As for Cris, she’s ensured that she has all the skills necessary to be her own operation. Thanks to electronic music classes she took while at community college, and later the audio production program at the San Francisco Art Institute, Cris can record, engineer, mix, and master all her own music. She has also built her own in-home studio, where she recorded both her debut and sophomore albums.

Through the skills they’ve acquired and the businesses they’ve created, each of these women has found their own way to subsist in the music industry without having to rely on others. Because even if a label or manager were to invite them to sign, it’s clear that maintaining their independence and right to be themselves is of the utmost importance to these four artists.
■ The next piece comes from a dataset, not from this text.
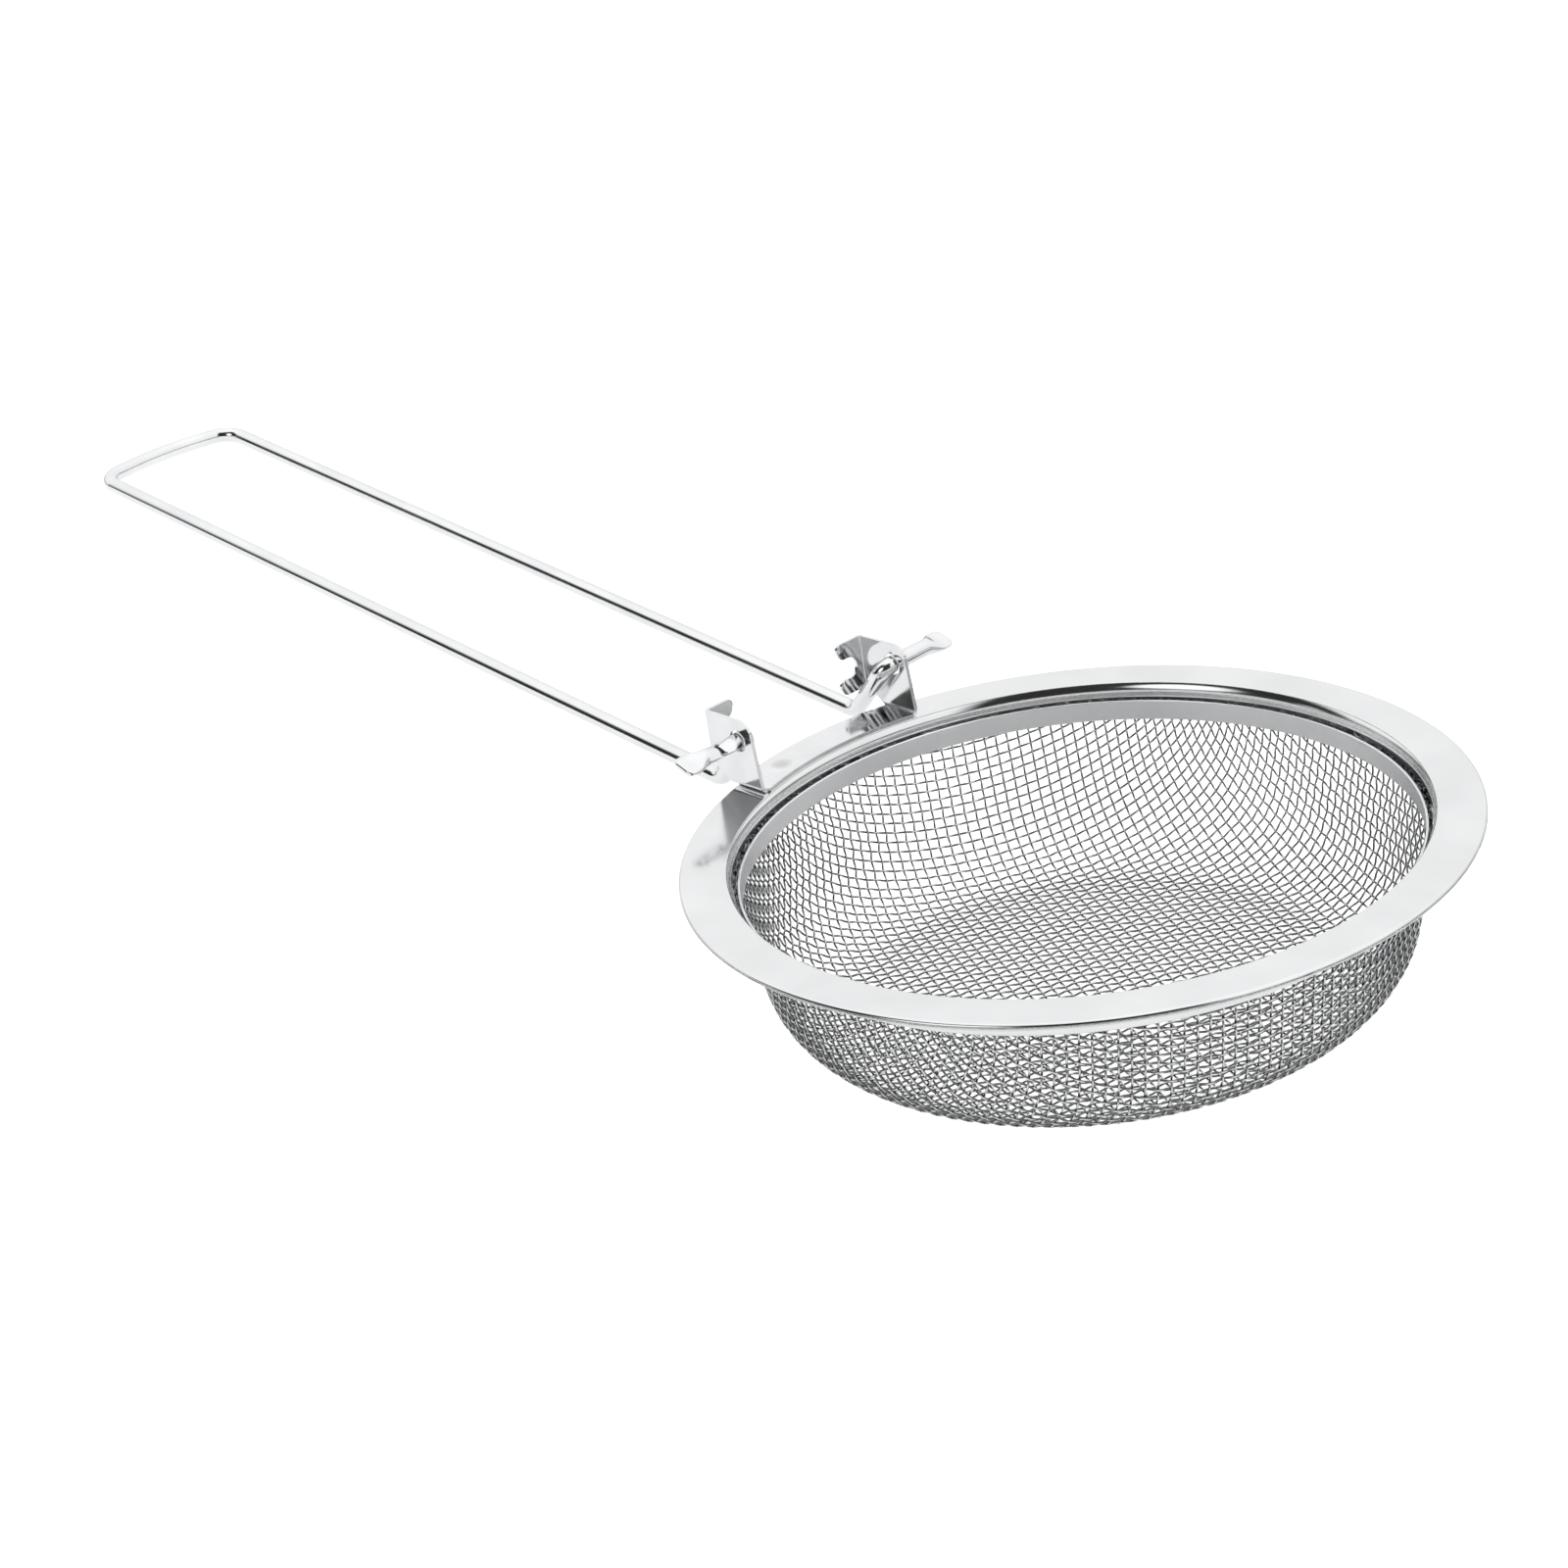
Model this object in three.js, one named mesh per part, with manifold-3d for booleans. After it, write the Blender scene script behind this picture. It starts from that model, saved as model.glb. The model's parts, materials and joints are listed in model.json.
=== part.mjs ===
// A round wire-mesh strainer with a folding wire handle, as an assembly of separate pieces.
// Millimetres, +Z up. The origin is the centre of the bowl's flat bottom, where it stands on a table.
// The bowl's axis is Z, and the handle points towards -X.
import * as THREE from 'three';
import { mergeVertices } from 'three/addons/utils/BufferGeometryUtils.js';
import Module from 'manifold-3d';

// Rim: a pressed sheet ring with a flat flange, a hemmed outer edge and a short collar.
const rimTop = 35;
const rimRadius = 75;
const rimSheet = 0.6;
const throatCurve = 3.5;
const throatDepth = 2.25;
const hemWidth = 3.5;
const hemThickness = 1.3;
const collarRadius = 65.2;
const collarBottom = 27.6;

// Band: a flat hoop inside the collar that holds the edge of the mesh.
const bandOuterRadius = 64.3;
const bandSheet = 0.5;
const bandTop = 31.8;
const bandBottom = collarBottom;

// Basket: a smooth thin shell that takes the place of the woven mesh.
const basketWall = 0.3;
const basketTop = 31.4;
const basketTopRadius = 64.9;
const basketFlatRadius = 45.5;
const basketCornerRadius = 17;

// Bracket: one folded sheet with a strip on the rim, two upright ears and their lock flanges.
const weldGap = 0.3;
const bracketSheet = 0.8;
const stripInnerRadius = 66.2;
const stripOuterRadius = 74.7;
const earOuterY = 21.7;
const earFront = -64;
const earTopFront = -65.2;
const earBack = -78.4;
const earFootBack = -73;
const earHeight = 14.8;
const earCornerRadius = 3;
const earRearBottom = 3.5;
const flangeTipY = 13.8;
const flangeTipSlant = 1.4;
const flangeTipCorner = 1.2;
const notchLow = 6.8;
const notchHigh = 11.3;
const notchEndY = 19.4;

// Hinge: the wire's pins turn in a hole in each ear.
const hingeX = -68.8;
const hingeRise = 10.3;
const holeDiameter = 4.5;

// Handle: one bent round wire with flattened ends outside the ears.
const wireDiameter = 3.6;
const legY = 18.7;
const pinEndY = 31.6;
const elbowX = -79;
const elbowDrop = 1.3;
const handleEndX = -301;
const handleSlope = 0.1214;
const handleEndBow = 2.5;
const hingeBendRadius = 2.5;
const elbowBendRadius = 4;
const endBendRadius = 6;
const bowRadius = 70;
const paddleStartY = 31;
const paddleEndY = 36.6;
const paddleWidth = 5.6;
const paddleThickness = 1.2;
const paddleTilt = 20 * Math.PI / 180;

// Fineness of the round surfaces.
const ringSegments = 72;
const wireSides = 10;
const bendSteps = 6;
const legSteps = 4;

const hingeZ = rimTop + hingeRise;
const elbowZ = rimTop - elbowDrop;
const handleEndZ = elbowZ + handleSlope * (elbowX - handleEndX);

const wasm = await Module();
wasm.setup();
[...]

“Because at the end of the day,” JenRo says, “how can you be a truly great artist when you’re uncomfortable the whole time and not being yourself?”

The answer: You can’t.

BACK TO PLANET Z

Back at Chabot Space and Science Center, the women are now in another room, one that was recreated to look like the interior of a space shuttle. They’re filming a party scene, dancing around as “Planet Z” plays in the background through an iPhone. Standing in the front is JenRo, who gesticulates and nods her head as she mouths the chorus to the upbeat party song:

I like girls that like girls (x2) /

Girls in the front, girls in the back (x2) /

North to the East, to the West to the South /

Women on women!

The tinkly electronic melody fades to a single synth chord as JenRo pivots on her heels and heads to the space shuttle’s door for a dramatic exit. With her back perfectly straight and her arms pinned to her sides, she struts through the revolving door like a woman on a mission.

The cameraman yells, “Cut!” The extras stop dancing, and JenRo pushes her way back into the room.

“Was that too hard of a walk?” she asks the others, self-consciously.

They shake their heads in unison, as if to say, “No. It was perfect just as it was.”